[Records from a collection]

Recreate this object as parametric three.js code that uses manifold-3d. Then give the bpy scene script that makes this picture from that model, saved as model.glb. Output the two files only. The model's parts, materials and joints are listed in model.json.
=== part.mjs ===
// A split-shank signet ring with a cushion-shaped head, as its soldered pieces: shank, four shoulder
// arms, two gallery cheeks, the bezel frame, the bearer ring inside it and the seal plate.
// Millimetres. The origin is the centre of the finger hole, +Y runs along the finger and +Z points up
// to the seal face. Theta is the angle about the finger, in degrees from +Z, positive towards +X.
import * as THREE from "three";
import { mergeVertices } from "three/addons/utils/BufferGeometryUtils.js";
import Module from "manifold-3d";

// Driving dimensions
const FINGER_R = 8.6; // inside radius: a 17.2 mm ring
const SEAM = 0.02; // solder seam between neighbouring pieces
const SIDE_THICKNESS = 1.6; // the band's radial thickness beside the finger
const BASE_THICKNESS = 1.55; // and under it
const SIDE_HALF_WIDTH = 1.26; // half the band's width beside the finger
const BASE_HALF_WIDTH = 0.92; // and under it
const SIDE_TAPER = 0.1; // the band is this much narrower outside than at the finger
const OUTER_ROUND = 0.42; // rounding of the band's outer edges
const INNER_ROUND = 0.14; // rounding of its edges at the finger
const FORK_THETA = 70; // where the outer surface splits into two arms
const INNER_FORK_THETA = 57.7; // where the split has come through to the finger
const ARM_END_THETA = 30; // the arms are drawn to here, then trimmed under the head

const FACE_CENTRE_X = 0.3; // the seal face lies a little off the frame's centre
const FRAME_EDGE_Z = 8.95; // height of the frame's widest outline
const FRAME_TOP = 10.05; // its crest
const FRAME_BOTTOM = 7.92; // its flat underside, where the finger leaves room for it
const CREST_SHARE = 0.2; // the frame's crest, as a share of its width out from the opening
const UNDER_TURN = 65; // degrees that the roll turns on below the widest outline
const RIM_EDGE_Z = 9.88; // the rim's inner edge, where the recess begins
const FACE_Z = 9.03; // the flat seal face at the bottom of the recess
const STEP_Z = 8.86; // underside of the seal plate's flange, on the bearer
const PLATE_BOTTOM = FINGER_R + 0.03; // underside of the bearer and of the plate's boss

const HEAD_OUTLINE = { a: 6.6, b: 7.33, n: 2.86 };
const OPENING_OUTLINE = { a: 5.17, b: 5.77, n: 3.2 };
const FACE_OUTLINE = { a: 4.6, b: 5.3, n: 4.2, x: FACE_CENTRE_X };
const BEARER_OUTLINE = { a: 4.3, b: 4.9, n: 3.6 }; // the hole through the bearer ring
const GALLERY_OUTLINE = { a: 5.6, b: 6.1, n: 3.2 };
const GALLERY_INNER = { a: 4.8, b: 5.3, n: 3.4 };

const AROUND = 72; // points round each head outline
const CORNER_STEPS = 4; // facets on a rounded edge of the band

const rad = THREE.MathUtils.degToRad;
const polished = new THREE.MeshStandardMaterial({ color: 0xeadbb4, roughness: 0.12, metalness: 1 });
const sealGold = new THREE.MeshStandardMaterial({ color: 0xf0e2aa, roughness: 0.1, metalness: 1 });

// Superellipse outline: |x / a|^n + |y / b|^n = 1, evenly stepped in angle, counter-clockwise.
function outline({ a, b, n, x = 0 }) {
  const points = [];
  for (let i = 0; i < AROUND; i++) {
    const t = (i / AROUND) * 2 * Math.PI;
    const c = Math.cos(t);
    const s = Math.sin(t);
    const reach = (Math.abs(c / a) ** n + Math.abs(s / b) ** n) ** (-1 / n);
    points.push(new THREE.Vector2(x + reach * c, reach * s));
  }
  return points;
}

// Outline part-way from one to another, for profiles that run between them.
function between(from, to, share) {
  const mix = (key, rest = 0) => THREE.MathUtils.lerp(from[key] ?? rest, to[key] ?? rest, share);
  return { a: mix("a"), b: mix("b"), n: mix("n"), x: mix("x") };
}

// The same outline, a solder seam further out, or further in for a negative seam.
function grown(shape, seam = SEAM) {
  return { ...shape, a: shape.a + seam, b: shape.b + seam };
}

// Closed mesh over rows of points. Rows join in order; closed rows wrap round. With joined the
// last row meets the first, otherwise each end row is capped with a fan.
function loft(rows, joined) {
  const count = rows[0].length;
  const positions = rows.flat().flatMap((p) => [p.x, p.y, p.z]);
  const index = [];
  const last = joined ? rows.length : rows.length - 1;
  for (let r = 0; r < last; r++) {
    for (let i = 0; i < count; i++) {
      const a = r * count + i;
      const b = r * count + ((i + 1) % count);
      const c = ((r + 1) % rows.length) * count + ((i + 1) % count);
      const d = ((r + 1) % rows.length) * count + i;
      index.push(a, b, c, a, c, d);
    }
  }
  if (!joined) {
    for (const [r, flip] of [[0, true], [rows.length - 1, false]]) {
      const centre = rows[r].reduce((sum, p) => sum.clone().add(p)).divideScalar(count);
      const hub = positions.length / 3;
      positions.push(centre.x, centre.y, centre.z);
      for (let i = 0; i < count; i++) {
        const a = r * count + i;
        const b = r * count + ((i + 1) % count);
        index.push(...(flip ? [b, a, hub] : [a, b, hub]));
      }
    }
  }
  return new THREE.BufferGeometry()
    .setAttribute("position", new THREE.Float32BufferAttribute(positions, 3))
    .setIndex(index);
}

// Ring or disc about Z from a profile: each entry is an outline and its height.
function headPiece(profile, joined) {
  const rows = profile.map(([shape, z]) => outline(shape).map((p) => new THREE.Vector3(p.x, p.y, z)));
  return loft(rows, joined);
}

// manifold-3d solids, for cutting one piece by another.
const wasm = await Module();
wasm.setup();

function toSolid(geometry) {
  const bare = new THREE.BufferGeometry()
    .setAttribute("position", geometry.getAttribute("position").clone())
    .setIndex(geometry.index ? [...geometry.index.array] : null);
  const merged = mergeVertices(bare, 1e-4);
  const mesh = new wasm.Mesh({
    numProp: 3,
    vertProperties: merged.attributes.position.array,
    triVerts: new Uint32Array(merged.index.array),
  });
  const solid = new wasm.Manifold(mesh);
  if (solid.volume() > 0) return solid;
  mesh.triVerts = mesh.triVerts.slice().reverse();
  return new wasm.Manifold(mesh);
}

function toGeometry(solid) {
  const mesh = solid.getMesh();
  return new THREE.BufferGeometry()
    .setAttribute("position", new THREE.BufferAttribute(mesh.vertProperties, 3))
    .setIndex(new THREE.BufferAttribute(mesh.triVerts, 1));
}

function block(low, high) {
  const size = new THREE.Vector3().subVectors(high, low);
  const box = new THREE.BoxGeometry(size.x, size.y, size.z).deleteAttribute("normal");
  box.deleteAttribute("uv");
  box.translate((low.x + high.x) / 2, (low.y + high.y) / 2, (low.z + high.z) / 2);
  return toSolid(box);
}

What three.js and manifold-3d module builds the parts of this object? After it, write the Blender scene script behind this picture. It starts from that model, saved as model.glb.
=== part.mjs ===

» Task objective
Nothing outside the span should appear: transcribe the lines from the one containing "What three.js and" through the last line of the records.

» Solution for this task
What three.js and manifold-3d module builds the parts of this object? After it, write the Blender scene script behind this picture. It starts from that model, saved as model.glb.
=== part.mjs ===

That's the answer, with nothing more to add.